Was diese Leute mir sagen wollten, interessierte mich noch weniger als die Konjugations-Tabelle des Ablativs. Ich wollte auch keine Poster, auf denen sie mich angafften. Und ich wollte mir keine Plastiksteinchen, Glitzertattoos oder „Funsticker“ an den Körper kleben, um so zu sein wie sie. So sehr die „Bravo“ auch vom Kiosk-Regal keifte: „Mach dich schön wie Jeanette!“ und „Hol Dir Daniel in dein Zimmer!“ – ich wollte nicht.
Heute weiß ich, was ich dadurch verpasst habe; ich habe nachgezählt. Durch meinen Verzicht auf „Bravo“ entgingen mir allein im Jahr 2003 sämtliche Neuigkeiten sowie exakt 260 Poster, 16 Wallpaper, zwölf Megaposter, zwei Panoramas und 82 Autogrammkarten von Leuten, die mir absolut egal waren.
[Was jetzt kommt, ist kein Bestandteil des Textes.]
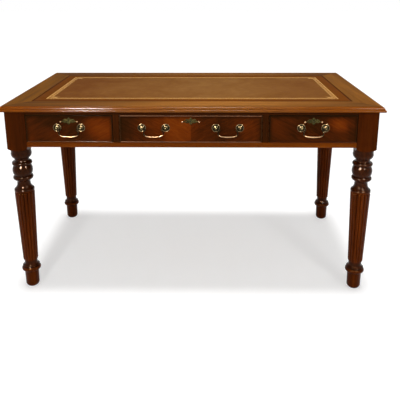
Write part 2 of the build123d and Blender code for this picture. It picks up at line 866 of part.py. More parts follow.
def post_nut(x):
    """The nut behind the drawer front."""
    nut = extrude(RegularPolygon(nut_flats / 2, 6, major_radius=False), nut_thickness)
    nut -= Cylinder(post_shank_radius + nut_thread_gap, 3 * nut_thickness)
    y = front_face_y + drawer_front_thickness + nut_thickness
    return Pos(x, y, handle_height) * Rot(90, 0, 0) * nut


def bail(x):
    """A swan-neck bail hanging from two posts, its ends turned into their bores."""
    end = handle_post_spacing / 2 + bail_end_gap
    half = [(end, 0), (bail_neck_half_span, 0), (bail_widest_half_span, -bail_shoulder_drop),
            (bail_foot_half_span, -bail_drop)]
    points = half + [(-px, pz) for px, pz in reversed(half)]
    bends = [bail_neck_bend, bail_shoulder_bend, bail_foot_bend]
    path = FilletPolyline(*[(x + px, ball_y, handle_height + pz) for px, pz in points],
                          radius=bends + bends[::-1])
    start = Plane(origin=path @ 0, z_dir=path % 0)
    return sweep(start * Circle(bail_radius), path)


# Assembly


def write_top():
    """The borders, with pilot holes for the buttons' screws, the core and the leather."""
    hole = screw_shape(button_length / 2, screw_fit_gap)
    pilots = [placed_button(hole, *place) for place in button_places()]
    front = border_board(table_width, half_depth)
    end = border_board(table_depth, half_width)
    write("top_border_front", front)
    drilled = {"back": Rot(0, 0, 180) * front, "right": Rot(0, 0, 90) * end, "left": Rot(0, 0, -90) * end}
    for name, board in drilled.items():
        for pilot in pilots:
            board -= pilot
        write("top_border_" + name, board)
    write("top_core", top_core())
    write("leather_panel", leather_panel())


def write_legs():
    """The four legs with their mortises."""
    blank = leg_blank()
    for side, side_name in ((-1, "left"), (1, "right")):
        front = [mortise_for(rail_tenon(side, opening_top, frieze_top), 0),
                 mortise_for(rail_tenon(side, frieze_bottom, opening_bottom), 0),
                 mortise_for(side_apron_tenon(side, -1), 1)]
        back = [mortise_for(back_apron_tenon(side), 0), mortise_for(side_apron_tenon(side, 1), 1)]
        write("leg_front_" + side_name, leg(blank, side, -1, front))
        write("leg_back_" + side_name, leg(blank, side, 1, back))


def write_frieze():
    """Aprons, rails, muntins and the drawers' running gear."""
    muntin_spans = [muntin_runner_span(side) for side in (-1, 1)]
    side_spans = [side_runner_span(side) for side in (-1, 1)]
    spans = muntin_spans + side_spans
    write("apron_left", side_apron(-1))
    write("apron_right", side_apron(1))
    write("apron_back", back_apron([mortise_for(runner_tenon(*span), 1) for span in spans]))
    write("front_top_rail", front_top_rail([bolt_mortise(name) for name in drawer_openings]))
    write("front_bottom_rail", front_bottom_rail())
    write("muntin_left", muntin(-1))
    write("muntin_right", muntin(1))
    runners = [runner(span) for span in muntin_spans]
    runners += [runner(span, side) for span, side in zip(side_spans, (-1, 1))]
    write("drawer_runners", *runners)
    guides = [muntin_guide(side) for side in (-1, 1)] + [side_guide(side) for side in (-1, 1)]
    write("drawer_guides", *guides)
    write("drawer_kickers", *[kicker(span) for span in spans])
    write("drawer_stops", *drawer_stops())
    write("top_buttons", *[button_at(*place) for place in button_places()])
    screw = screw_shape(button_length / 2, 0.0)
    write("button_screws", *[placed_button(screw, *place) for place in button_places()])


def write_drawer(name):
    """One drawer with its lock and handles."""
    write(name + "_drawer_front", drawer_front(name))
    write(name + "_drawer_sides", *drawer_sides(name))
    write(name + "_drawer_back", drawer_back(name))
    write(name + "_drawer_bottom", drawer_bottom(name))
    write(name + "_cock_bead", *cock_bead(name))
    write(name + "_escutcheon", escutcheon(name))
    write(name + "_lock_case", lock_case(name))
    write(name + "_lock_bolt", lock_bolt(name))
    places = post_places(name)
    write(name + "_rosettes", *[rosette(x) for x in places])
    posts = [handle_post(x) for x in places] + [post_nut(x) for x in places]
    write(name + "_handle_posts", *posts)
    for i, x in enumerate(handle_centres(name)):
        suffix = "" if name != "centre" else ("_left", "_right")[i]
        write(name + "_bail" + suffix, bail(x))


os.makedirs("parts", exist_ok=True)
write_top()
write_legs()
write_frieze()
for drawer_name in drawer_openings:
    write_drawer(drawer_name)
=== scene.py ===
import json
import math

import bpy
from mathutils import Matrix, Vector


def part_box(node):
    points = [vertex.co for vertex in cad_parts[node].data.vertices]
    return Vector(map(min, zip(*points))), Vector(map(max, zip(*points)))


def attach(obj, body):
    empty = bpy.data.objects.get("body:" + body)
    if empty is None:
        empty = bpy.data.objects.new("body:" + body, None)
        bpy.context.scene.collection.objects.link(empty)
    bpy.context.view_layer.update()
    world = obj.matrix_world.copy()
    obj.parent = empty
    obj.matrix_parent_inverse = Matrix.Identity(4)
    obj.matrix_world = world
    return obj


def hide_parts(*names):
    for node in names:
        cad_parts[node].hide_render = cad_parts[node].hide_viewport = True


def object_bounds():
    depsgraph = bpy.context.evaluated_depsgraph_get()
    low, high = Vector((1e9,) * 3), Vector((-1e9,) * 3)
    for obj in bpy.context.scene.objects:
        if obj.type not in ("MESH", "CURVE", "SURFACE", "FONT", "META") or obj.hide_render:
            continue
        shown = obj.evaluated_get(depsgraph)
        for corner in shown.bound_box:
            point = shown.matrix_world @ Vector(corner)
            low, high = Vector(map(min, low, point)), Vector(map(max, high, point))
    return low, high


# A library writing table: mahogany, tooled leather and aged brass. Metres, Z up, front towards -Y.
# Each finish is made of nodes that read the place on the object; new pieces are modelled with operators.

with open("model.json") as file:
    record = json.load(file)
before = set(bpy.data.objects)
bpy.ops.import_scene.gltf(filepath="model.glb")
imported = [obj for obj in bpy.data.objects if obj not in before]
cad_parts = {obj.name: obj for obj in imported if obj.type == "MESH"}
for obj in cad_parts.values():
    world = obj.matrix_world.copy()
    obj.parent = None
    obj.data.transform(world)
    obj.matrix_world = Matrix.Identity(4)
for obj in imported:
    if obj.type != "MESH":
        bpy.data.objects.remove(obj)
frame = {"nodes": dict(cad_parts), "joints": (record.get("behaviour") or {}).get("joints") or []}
cad_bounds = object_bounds()
nodes = frame["nodes"]
MM = 0.001

DRAWERS = ("left", "centre", "right")
BAILS = {"left_bail": "left_handle", "right_bail": "right_handle",
         "centre_bail_left": "centre_handle_left", "centre_bail_right": "centre_handle_right"}

# Places that the frame gives
LEATHER_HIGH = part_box("leather_panel")[1]
TOP_HIGH = cad_bounds[1]
TOP_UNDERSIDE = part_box("top_border_front")[0].z
FRONT_FACE_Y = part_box("front_top_rail")[0].y
BAIL_MIDDLE = {joint["child"]: Vector(joint["pos_m"]) for joint in frame["joints"] if "pos_m" in joint}


# Colour


def paint(red, green, blue):
    """A colour given as it looks on screen, from 0 to 255, for a shader."""
    linear = []
    for channel in (red, green, blue):
        share = channel / 255
        linear.append(share / 12.92 if share <= 0.04045 else ((share + 0.055) / 1.055) ** 2.4)
    return (*linear, 1.0)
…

Ich verpasste Flirtkarten mit Rubbelduft, ein Glitterbügelbild, eine „DSDS“-Stecktabelle, ein Schweißband, ein Handynummern-Horoskop („Deine Handynummer verrät alles über dich!“), Anstecker mit Dieter Bohlens fiesesten Sprüchen, ein „echtes Kondom“, zwei Glücksbringer-Ketten, drei „Sexy Tangas“ und, und, und. Der Verlust ist im Nachhinein kaum zu verkraften. Trotzdem würde ich es wieder tun.